Script runs on shared hosting and obeys the root php.ini file. It uses PHP 5.4 so there's no safe_mode and it's not using .htaccess files. I asked support if they have any limits, she said the timeout is two hours on their side. On localhost it doesn't stop but ignores my limits.
This example stops after 601-606sec (~10min) instead of 1000sec:
// For immidiately printing in browser
header('Content-Type:text/html; charset=UTF-8');
$limit = 1000;
set_time_limit($limit);
ini_set('max_execution_time', $limit);
ini_set('max_input_time', $limit);
ini_set('memory_limit', $limit . 'M');
ini_set('max_input_time', $limit);
ini_set('post_max_size', $limit);
ini_set('file_uploads', $limit);
ini_set('upload_max_filesize', $limit);
$start = microtime(1);
// Every second prints elapsed seconds
for ($i=0; $i<1000; $i++){
echo str_pad(round(microtime(1)-$start), 4096);
flush();
sleep(1);
}
First about timeouts:
set_time_limit() and max_execution_time don't count sleep(), system(), file_get_contents() and DB calls. That's why I thought the script ignores my limits.

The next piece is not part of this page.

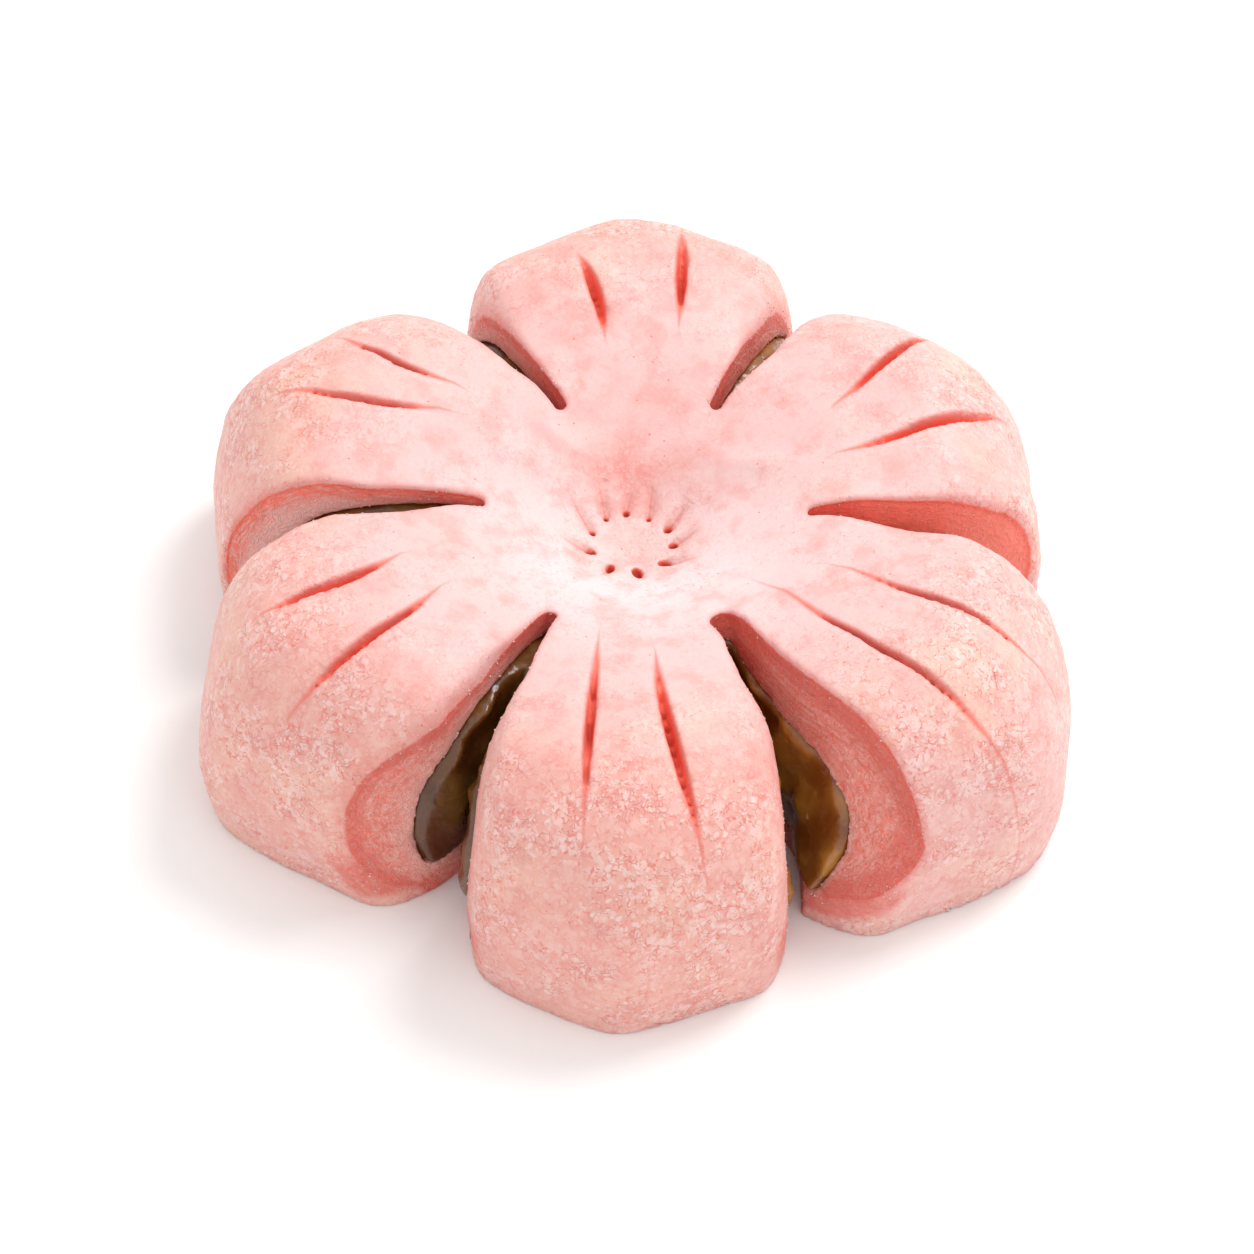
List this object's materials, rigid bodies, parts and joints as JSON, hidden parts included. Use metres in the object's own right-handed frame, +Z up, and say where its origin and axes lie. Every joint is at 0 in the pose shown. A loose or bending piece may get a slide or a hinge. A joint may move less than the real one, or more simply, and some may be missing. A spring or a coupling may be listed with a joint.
{
  "type": "peach blossom pastry",
  "caption": "Flaky pink pastry shaped like an open blossom, with cut petals joined in a dished middle and a dark fruit paste showing in the cuts.",
  "frame": {"origin": "middle of the flat underside, under the pastry's dished middle", "axes": "+Z up through the dished middle, -Y along the front petal, +X to the right of someone facing that petal"},
  "size_m": [0.0653, 0.0723, 0.0198],
  "materials": {
    "pink_dough": "matte, pale pink, with fine flakes and rosy cut faces",
    "fruit_paste": "glossy, brown-olive, slightly translucent"
  },
  "bodies": {
    "root": {"dough": "pink_dough", "filling": "fruit_paste"}
  },
  "joints": []
}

I talked again to support and turned out that what stops the script is not Apache timeout but «something» that monitors scripts and stops it after 10 minutes for shared IP customers. I asked him for full list of limits:
Type | Dedicated | Shared -----------+-----------+----------- Apache/Web | 12 hours | 10 minutes SSH/Shell | 2 hours | 1 hour Cron Jobs | 1 hour | 30 minutes Daemons | Unlimited | 10 minutes
That's why it ran fine from the cron.